• [COLLECTED DATA]:

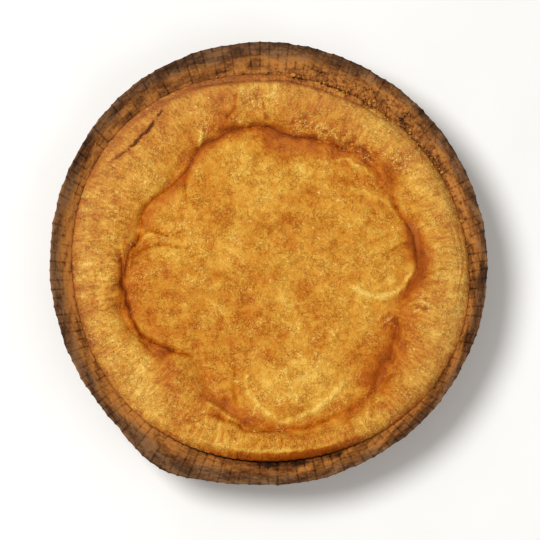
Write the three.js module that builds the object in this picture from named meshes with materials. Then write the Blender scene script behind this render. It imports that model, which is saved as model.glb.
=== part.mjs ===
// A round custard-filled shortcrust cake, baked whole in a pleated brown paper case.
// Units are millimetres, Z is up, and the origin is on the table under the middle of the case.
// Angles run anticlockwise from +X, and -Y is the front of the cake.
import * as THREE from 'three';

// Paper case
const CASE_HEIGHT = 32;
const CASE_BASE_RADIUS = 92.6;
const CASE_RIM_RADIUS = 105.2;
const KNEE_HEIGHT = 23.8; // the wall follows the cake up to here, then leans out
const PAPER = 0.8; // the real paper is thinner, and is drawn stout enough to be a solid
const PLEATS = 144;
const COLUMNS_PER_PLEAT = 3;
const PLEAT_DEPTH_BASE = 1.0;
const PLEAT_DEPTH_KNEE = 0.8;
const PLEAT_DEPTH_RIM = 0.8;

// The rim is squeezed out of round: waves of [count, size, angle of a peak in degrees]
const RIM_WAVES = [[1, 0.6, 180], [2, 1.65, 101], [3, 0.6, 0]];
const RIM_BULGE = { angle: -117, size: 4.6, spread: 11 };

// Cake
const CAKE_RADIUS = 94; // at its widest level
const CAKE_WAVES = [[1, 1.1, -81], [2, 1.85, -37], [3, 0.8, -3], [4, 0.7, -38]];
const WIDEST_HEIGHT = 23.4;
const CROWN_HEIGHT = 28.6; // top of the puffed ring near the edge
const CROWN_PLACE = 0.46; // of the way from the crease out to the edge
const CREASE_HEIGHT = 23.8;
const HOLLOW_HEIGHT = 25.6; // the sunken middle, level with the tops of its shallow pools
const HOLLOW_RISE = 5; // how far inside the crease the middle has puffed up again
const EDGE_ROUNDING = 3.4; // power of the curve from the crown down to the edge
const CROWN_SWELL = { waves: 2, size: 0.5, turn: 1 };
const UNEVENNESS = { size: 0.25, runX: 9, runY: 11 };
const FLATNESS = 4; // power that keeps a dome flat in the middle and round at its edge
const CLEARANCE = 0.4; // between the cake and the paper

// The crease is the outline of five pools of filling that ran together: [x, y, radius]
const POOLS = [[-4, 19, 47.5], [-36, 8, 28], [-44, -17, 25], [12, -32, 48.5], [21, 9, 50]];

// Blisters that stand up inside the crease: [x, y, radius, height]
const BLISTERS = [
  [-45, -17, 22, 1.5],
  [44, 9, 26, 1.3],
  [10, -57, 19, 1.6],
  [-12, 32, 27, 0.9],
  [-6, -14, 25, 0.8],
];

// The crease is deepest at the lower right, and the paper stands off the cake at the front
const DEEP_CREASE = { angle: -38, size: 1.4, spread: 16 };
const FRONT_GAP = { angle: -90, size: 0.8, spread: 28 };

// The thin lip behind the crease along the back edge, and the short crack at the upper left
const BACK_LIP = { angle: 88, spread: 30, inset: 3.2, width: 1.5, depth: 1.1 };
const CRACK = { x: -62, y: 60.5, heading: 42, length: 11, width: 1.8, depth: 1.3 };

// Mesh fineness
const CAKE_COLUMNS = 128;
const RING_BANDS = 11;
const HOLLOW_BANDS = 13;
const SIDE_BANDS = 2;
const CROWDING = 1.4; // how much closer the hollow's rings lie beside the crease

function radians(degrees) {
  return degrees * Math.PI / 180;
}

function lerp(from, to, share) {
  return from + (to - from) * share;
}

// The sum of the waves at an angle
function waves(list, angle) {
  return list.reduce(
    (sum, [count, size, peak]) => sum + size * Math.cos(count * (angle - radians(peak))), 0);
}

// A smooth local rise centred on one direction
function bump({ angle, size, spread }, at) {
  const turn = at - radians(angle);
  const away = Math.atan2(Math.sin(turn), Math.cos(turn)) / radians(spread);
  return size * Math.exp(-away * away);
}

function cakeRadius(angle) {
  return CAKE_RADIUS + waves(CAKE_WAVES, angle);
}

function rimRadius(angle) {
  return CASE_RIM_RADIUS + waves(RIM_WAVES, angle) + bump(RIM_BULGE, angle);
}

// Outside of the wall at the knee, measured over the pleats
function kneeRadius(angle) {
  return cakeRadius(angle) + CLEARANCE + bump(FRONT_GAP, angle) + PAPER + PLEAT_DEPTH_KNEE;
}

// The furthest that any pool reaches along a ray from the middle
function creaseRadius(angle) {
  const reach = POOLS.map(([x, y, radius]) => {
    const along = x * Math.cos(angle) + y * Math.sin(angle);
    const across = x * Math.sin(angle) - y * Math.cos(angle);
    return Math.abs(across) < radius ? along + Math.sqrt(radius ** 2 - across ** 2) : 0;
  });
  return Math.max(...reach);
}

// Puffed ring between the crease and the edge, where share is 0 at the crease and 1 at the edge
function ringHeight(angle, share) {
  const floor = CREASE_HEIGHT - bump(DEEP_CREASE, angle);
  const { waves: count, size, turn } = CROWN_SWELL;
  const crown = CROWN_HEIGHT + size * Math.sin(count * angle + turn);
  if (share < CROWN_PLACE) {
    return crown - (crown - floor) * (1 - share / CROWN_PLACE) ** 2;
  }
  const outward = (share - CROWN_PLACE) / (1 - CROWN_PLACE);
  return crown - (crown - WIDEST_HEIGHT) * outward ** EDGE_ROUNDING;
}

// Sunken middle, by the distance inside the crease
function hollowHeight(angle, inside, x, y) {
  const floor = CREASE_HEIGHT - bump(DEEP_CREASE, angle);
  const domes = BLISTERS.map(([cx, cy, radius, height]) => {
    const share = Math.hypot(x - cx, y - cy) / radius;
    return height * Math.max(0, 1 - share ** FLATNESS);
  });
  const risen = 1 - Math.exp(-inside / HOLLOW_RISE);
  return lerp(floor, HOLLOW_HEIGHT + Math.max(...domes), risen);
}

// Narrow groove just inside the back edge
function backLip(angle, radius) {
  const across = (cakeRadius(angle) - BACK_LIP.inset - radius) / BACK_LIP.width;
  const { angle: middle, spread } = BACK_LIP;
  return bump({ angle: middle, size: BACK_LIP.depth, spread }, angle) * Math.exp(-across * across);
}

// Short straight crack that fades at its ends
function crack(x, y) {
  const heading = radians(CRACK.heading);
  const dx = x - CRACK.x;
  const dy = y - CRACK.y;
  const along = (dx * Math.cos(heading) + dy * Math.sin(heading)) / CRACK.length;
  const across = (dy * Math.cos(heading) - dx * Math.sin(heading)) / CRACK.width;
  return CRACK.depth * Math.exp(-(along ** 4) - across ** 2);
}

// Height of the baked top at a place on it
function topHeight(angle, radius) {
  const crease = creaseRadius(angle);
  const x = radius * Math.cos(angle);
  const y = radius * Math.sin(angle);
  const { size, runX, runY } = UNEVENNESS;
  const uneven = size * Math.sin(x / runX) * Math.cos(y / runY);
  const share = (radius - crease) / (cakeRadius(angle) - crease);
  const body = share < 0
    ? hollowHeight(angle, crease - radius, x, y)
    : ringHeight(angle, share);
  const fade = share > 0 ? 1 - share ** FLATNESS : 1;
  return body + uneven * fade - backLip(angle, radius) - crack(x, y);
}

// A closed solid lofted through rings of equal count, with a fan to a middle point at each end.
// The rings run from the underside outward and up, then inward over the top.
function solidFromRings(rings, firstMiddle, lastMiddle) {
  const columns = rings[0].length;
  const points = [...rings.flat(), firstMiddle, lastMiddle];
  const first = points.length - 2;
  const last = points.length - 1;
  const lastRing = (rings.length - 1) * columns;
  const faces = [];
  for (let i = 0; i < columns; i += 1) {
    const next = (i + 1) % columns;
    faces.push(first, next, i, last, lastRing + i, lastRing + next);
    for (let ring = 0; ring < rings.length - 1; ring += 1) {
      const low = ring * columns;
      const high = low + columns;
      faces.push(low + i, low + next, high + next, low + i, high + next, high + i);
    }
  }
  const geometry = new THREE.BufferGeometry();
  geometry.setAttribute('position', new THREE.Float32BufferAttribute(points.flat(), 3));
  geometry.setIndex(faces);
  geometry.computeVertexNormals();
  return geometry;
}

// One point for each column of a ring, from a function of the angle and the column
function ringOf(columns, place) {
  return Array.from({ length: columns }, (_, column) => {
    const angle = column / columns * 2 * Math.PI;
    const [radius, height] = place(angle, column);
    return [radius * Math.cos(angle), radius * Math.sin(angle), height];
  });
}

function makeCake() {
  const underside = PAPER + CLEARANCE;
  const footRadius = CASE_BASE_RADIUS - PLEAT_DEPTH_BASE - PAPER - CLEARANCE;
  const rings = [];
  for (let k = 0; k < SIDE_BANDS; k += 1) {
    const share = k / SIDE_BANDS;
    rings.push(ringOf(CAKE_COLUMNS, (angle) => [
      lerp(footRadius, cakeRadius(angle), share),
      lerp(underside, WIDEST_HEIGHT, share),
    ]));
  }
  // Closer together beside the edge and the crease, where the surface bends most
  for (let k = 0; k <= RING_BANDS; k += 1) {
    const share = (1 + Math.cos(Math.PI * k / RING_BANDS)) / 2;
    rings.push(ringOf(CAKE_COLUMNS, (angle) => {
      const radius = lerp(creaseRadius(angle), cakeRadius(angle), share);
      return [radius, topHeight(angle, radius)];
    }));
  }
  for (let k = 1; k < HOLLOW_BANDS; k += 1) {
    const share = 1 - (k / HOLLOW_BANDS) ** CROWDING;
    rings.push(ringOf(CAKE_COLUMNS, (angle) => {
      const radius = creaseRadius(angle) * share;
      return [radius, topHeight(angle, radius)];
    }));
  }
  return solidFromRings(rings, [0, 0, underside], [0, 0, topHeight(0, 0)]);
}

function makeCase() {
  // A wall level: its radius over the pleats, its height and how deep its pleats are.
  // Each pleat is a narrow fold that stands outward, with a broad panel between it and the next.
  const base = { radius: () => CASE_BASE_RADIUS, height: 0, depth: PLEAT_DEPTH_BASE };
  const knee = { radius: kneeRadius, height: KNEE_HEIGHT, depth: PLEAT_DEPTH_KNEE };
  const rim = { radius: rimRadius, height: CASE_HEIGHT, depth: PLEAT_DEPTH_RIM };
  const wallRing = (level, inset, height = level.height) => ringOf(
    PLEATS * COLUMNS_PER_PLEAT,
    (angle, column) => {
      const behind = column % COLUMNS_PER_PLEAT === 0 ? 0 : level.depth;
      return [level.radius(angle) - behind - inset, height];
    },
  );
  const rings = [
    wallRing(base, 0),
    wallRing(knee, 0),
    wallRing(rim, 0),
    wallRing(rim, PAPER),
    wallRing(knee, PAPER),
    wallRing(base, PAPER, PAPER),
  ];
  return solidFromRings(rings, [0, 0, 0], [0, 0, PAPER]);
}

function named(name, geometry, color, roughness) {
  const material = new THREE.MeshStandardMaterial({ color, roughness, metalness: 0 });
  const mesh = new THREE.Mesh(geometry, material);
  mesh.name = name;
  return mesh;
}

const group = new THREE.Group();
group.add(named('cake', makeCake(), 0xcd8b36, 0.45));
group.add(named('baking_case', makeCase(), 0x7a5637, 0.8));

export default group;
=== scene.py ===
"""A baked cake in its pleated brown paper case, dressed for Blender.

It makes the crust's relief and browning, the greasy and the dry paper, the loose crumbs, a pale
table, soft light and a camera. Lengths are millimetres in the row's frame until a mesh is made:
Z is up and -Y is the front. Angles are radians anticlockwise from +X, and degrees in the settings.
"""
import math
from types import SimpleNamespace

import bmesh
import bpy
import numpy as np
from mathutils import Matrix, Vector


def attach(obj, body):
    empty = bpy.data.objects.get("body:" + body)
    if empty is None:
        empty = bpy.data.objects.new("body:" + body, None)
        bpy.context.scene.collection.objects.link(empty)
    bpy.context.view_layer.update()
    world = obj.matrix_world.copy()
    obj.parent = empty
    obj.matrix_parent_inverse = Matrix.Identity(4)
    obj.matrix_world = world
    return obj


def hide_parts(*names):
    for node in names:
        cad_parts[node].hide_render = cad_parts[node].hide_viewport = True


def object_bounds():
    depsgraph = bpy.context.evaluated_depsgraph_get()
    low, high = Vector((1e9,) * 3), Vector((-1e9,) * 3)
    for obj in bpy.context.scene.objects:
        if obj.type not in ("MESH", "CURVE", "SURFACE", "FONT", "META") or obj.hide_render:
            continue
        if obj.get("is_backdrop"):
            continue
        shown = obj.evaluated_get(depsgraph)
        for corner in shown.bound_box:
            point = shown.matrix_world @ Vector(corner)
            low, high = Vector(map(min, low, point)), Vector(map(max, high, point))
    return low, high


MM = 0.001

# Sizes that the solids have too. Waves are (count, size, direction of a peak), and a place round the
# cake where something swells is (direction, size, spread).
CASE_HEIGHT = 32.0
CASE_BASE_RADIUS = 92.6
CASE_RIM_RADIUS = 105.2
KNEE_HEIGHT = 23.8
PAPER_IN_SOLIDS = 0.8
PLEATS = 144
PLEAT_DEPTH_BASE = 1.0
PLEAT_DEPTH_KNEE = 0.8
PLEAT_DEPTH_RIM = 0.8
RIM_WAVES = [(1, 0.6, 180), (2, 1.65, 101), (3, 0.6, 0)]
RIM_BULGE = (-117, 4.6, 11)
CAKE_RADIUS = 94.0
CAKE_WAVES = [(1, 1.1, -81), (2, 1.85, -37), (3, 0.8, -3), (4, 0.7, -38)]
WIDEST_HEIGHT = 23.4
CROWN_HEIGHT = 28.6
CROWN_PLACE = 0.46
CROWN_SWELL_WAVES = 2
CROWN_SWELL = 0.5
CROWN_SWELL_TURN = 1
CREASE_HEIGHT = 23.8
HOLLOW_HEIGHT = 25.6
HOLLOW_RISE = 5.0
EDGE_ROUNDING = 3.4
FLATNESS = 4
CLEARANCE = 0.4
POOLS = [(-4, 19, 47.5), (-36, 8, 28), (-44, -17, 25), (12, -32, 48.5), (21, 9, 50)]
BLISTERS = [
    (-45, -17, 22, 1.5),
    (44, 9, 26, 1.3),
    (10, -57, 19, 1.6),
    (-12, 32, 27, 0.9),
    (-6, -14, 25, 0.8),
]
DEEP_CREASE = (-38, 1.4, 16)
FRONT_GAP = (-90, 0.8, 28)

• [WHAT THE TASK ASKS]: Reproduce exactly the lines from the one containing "const group = new THREE.Group();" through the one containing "world = obj.matrix_world.copy()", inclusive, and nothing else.

• [EXPECTED ANSWER]:
const group = new THREE.Group();
group.add(named('cake', makeCake(), 0xcd8b36, 0.45));
group.add(named('baking_case', makeCase(), 0x7a5637, 0.8));

export default group;
=== scene.py ===
"""A baked cake in its pleated brown paper case, dressed for Blender.

It makes the crust's relief and browning, the greasy and the dry paper, the loose crumbs, a pale
table, soft light and a camera. Lengths are millimetres in the row's frame until a mesh is made:
Z is up and -Y is the front. Angles are radians anticlockwise from +X, and degrees in the settings.
"""
import math
from types import SimpleNamespace

import bmesh
import bpy
import numpy as np
from mathutils import Matrix, Vector


def attach(obj, body):
    empty = bpy.data.objects.get("body:" + body)
    if empty is None:
        empty = bpy.data.objects.new("body:" + body, None)
        bpy.context.scene.collection.objects.link(empty)
    bpy.context.view_layer.update()
    world = obj.matrix_world.copy()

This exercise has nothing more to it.